How about if we ask kubectl to use a specific version?

[jammy@ibm007470 ~]$ kubectl get ingress.v1beta1.networking.k8s.io -o yaml minimal-ingress
Warning: networking.k8s.io/v1beta1 Ingress is deprecated in v1.19+, unavailable in v1.22+; use networking.k8s.io/v1 Ingress

apiVersion: networking.k8s.io/v1beta1
kind: Ingress
metadata:
  annotations:
    nginx.ingress.kubernetes.io/rewrite-target: /
  creationTimestamp: "2021-09-15T13:44:02Z"
  generation: 1
  managedFields: ...
  name: minimal-ingress
  namespace: jammy
  resourceVersion: "14187394"
  uid: 29aec213-b79a-4b96-9b05-072e9bb48541
spec:
  rules:
  - http:
      paths:
      - backend:
          serviceName: test
          servicePort: 80
        path: /testpath
        pathType: Prefix
status:
  loadBalancer: {}

Now the spec has been serialized to the v1beta1 schema by the API server at runtime, you can see serviceName instead of service.name in the yaml.
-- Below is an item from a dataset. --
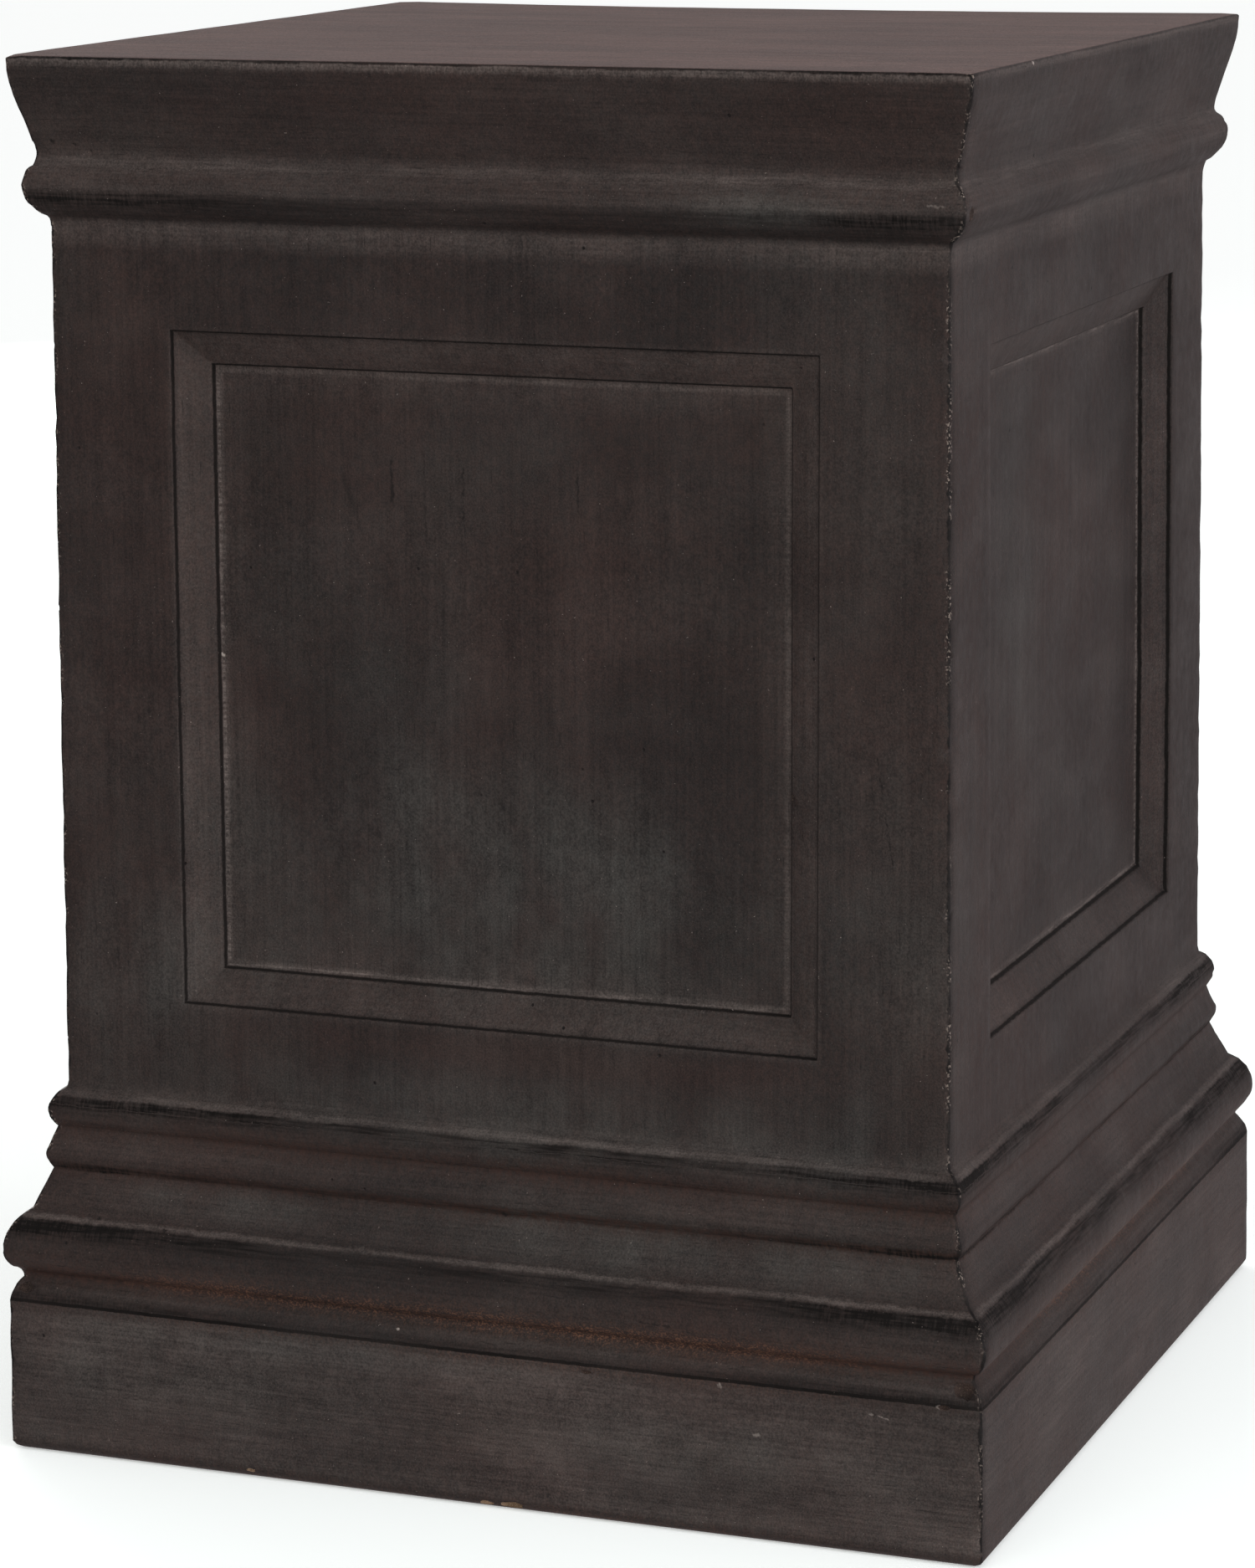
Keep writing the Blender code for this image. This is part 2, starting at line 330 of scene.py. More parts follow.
painted_points = {
    index for face in casting.data.polygons if face.material_index == PAINTED for index in face.vertices
}
moves = []
for index in painted_points:
    vertex = casting.data.vertices[index]
    place, level = vertex.co.copy(), vertex.co.z
    foot = ease(level, 2 * MM, 9 * MM)
    off_mitre = abs(abs(place.x) - abs(place.y))
    corner = (1 - ease(off_mitre, 1.0 * MM, 5 * MM)) * (max(abs(place.x), abs(place.y)) > 240 * MM)
    push = 0.40 * ripple(place, 160 * MM, 1) + 0.20 * ripple(place, 45 * MM, 2)
    push += corner * (1.4 * ripple(place, 4.5 * MM, 3) ** 3 + 0.6 * ripple(place, 16 * MM, 4) ** 2)
    shift = -vertex.normal * push * foot * MM
    in_base = ease(level, 40 * MM, 86 * MM) * (1 - ease(level, 206 * MM, 230 * MM))
    in_cap = ease(level, 655 * MM, 680 * MM) * (1 - ease(level, 740 * MM, 756 * MM))
    wander = ripple(Vector((place.x, place.y, 0)), 130 * MM, 5) - 0.5
    shift.z += 1.2 * MM * wander * (in_base + in_cap)
    middle = 1 - (place.x / LIP_REACH) ** 2
    at_back = ease(place.y, 60 * MM, LIP_REACH) * ease(level, 700 * MM, 760 * MM)
    shift.z -= SAG_OF_BACK_EDGE * max(0.0, middle) * at_back
    moves.append((vertex, shift))
for vertex, shift in moves:
    vertex.co += shift
print("points moved", len(moves), "at most", round(max(s.length for v, s in moves) / MM, 2), "mm")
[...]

Clients who are using the v1beta1 schema can continue to successfully use it to interact with the cluster, at least until the API version is removed in Kubernetes 1.22.

Behind the scenes: How does Kubernetes actually store its metadata?

Kubernetes uses etcd to store cluster metadata, so its all key/value based. Reaching in to an etcd associated with a Kubernetes cluster you can find keys like this:

/registry/deployments/kube-system/coredns

That’s the key for the coredns Deployment in the kube-system namespace. The key itself does not have an API version, because the API version is only used for serializing resources.

If you extracted the value associated with that key, you would find a protobuf serialized representation in whatever API version the server is using for storage. When presenting that to a user, the API server will convert it to whatever API version is requested by the client.